**What you have to do**
From the entries below, gather each line containing the word "pose".

**Excerpted records**

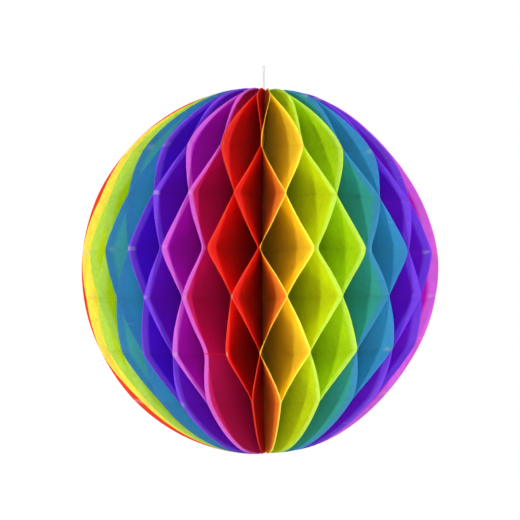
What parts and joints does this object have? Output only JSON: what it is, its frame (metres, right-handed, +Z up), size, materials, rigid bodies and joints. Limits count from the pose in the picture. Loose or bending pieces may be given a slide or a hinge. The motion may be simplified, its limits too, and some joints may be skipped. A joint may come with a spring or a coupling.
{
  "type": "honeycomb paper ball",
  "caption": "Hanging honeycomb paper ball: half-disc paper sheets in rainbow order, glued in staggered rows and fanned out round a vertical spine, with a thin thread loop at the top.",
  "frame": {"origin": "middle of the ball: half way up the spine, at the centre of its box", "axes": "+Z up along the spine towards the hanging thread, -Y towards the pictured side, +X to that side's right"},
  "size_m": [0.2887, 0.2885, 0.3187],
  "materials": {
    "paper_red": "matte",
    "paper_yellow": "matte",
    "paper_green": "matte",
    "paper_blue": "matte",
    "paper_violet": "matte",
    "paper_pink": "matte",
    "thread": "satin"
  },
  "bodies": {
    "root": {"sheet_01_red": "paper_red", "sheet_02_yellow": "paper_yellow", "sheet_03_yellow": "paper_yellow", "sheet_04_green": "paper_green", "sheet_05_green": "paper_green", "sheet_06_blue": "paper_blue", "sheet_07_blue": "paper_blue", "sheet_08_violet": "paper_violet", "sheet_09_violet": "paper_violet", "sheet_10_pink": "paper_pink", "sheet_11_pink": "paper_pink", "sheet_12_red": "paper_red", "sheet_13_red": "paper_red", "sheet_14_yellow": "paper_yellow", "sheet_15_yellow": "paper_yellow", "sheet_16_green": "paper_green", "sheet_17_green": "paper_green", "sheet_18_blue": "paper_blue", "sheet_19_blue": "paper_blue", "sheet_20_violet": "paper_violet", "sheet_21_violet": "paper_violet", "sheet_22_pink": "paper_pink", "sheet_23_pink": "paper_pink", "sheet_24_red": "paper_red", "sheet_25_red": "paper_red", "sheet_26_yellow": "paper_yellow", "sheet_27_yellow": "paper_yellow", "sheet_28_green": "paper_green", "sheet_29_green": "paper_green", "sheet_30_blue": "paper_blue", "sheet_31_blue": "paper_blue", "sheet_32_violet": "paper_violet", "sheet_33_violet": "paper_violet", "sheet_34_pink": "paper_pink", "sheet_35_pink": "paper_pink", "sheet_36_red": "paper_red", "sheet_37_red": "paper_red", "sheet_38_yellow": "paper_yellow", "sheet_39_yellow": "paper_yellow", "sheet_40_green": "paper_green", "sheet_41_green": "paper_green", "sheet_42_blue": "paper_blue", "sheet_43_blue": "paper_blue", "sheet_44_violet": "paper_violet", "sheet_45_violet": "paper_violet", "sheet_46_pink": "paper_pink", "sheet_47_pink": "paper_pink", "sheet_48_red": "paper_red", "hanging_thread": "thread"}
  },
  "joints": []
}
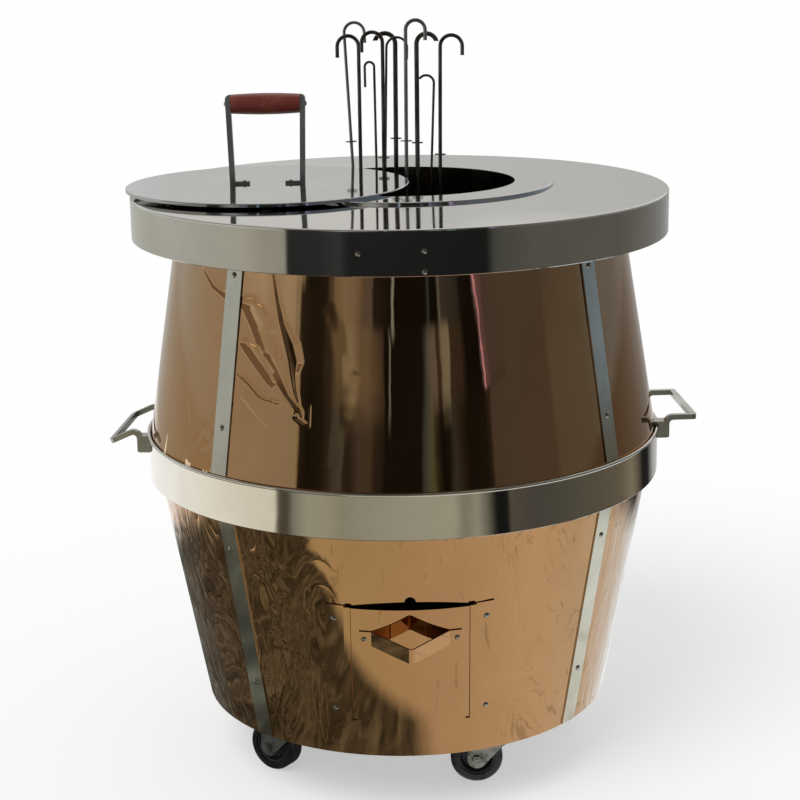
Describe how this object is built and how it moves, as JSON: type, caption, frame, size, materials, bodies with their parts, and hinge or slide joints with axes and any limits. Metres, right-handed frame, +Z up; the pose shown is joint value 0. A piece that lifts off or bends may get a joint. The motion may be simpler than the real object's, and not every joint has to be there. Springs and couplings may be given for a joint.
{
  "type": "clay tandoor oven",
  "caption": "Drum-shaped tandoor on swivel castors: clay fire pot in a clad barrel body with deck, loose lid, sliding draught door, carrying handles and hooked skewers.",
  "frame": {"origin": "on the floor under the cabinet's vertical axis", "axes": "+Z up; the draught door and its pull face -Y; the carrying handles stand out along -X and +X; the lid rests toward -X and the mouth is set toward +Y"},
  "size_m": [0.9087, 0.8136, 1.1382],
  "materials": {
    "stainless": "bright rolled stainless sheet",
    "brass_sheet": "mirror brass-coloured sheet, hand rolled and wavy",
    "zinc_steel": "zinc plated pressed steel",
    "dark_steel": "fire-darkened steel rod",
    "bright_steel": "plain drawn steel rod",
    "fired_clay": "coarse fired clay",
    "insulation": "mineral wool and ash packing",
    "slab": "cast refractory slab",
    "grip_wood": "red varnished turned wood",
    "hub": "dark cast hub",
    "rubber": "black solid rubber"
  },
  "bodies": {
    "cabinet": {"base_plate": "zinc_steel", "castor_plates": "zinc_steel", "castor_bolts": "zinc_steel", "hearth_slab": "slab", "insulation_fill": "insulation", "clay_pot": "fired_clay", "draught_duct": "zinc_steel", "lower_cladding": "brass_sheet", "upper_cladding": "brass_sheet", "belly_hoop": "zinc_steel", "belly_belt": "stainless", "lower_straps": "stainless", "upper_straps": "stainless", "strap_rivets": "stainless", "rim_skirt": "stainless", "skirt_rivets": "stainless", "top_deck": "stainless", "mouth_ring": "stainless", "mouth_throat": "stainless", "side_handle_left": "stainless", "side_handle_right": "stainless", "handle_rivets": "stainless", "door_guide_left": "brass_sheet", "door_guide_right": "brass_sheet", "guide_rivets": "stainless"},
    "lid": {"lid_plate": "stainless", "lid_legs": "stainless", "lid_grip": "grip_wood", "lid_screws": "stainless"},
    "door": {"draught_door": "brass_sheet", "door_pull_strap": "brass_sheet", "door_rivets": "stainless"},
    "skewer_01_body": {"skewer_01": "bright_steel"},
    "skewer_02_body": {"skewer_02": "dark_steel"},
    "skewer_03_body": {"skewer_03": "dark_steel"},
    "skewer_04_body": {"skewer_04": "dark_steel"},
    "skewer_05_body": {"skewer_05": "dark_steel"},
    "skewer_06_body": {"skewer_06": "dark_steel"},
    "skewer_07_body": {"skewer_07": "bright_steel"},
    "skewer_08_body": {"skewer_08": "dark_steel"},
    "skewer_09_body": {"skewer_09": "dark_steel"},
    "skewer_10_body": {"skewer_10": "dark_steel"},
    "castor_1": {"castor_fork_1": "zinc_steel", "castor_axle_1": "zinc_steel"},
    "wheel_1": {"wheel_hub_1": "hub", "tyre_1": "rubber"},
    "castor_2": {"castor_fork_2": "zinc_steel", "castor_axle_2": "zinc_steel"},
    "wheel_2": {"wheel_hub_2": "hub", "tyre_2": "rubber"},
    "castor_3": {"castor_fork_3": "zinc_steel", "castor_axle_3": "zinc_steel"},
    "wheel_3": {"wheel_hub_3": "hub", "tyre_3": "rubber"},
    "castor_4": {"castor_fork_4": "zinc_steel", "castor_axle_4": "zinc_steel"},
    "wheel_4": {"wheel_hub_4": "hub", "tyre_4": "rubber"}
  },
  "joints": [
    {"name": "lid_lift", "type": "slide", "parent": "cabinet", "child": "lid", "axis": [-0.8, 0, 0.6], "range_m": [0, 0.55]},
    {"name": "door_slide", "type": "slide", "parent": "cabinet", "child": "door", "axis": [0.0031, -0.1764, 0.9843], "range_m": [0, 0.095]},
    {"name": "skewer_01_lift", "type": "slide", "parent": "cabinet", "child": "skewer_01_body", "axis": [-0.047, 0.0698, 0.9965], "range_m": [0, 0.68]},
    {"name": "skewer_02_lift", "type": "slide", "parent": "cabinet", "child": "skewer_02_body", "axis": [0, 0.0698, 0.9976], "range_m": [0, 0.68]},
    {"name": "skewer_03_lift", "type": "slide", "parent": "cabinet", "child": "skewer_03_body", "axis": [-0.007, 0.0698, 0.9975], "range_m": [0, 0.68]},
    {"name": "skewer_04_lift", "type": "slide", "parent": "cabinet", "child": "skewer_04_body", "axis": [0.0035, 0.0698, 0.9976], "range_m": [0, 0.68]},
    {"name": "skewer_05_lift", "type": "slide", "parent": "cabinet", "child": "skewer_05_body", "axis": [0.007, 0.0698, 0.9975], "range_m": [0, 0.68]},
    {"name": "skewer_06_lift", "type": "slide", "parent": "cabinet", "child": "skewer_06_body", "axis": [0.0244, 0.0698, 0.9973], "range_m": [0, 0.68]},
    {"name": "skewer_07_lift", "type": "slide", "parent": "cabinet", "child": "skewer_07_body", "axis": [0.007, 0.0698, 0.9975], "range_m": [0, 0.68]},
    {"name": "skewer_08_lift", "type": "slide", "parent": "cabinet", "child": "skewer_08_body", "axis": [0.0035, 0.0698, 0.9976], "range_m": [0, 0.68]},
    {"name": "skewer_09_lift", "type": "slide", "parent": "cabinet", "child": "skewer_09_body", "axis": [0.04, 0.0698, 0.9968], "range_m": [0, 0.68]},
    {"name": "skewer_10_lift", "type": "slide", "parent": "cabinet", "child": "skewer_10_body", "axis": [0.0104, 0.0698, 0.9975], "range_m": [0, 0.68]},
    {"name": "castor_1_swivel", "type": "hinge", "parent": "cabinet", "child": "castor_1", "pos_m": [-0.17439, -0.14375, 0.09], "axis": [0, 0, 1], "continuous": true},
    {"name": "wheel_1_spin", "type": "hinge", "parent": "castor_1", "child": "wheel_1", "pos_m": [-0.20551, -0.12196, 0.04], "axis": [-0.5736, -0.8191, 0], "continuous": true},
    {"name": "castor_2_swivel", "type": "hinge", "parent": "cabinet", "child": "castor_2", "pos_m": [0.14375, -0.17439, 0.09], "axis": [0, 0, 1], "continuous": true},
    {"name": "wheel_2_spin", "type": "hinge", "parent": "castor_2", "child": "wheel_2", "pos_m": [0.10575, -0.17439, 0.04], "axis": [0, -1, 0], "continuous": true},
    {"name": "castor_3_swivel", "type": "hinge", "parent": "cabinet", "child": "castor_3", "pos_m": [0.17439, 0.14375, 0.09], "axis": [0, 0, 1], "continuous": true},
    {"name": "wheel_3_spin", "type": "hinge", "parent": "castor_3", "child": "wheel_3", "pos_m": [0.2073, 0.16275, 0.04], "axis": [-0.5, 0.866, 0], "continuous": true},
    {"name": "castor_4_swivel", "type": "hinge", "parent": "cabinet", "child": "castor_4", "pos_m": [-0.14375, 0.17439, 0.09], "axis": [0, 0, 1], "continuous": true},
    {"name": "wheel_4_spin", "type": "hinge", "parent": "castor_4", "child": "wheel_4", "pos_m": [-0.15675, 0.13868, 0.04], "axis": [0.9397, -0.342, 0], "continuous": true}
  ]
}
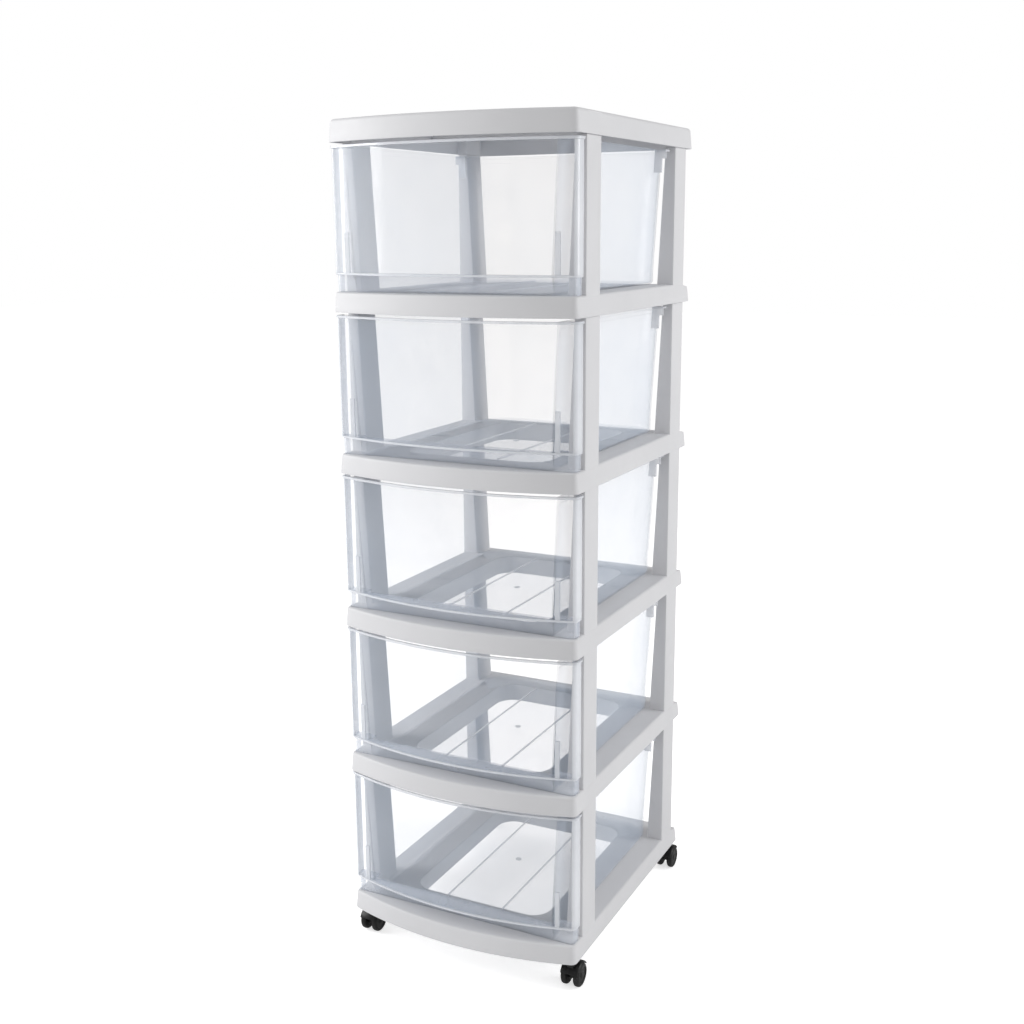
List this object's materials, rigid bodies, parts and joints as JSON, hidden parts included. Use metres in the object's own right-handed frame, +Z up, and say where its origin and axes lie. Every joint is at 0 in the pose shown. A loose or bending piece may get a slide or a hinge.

**Exercise response**
What parts and joints does this object have? Output only JSON: what it is, its frame (metres, right-handed, +Z up), size, materials, rigid bodies and joints. Limits count from the pose in the picture. Loose or bending pieces may be given a slide or a hinge. The motion may be simplified, its limits too, and some joints may be skipped. A joint may come with a spring or a coupling.
Describe how this object is built and how it moves, as JSON: type, caption, frame, size, materials, bodies with their parts, and hinge or slide joints with axes and any limits. Metres, right-handed frame, +Z up; the pose shown is joint value 0. A piece that lifts off or bends may get a joint. The motion may be simpler than the real object's, and not every joint has to be there. Springs and couplings may be given for a joint.
List this object's materials, rigid bodies, parts and joints as JSON, hidden parts included. Use metres in the object's own right-handed frame, +Z up, and say where its origin and axes lie. Every joint is at 0 in the pose shown. A loose or bending piece may get a slide or a hinge.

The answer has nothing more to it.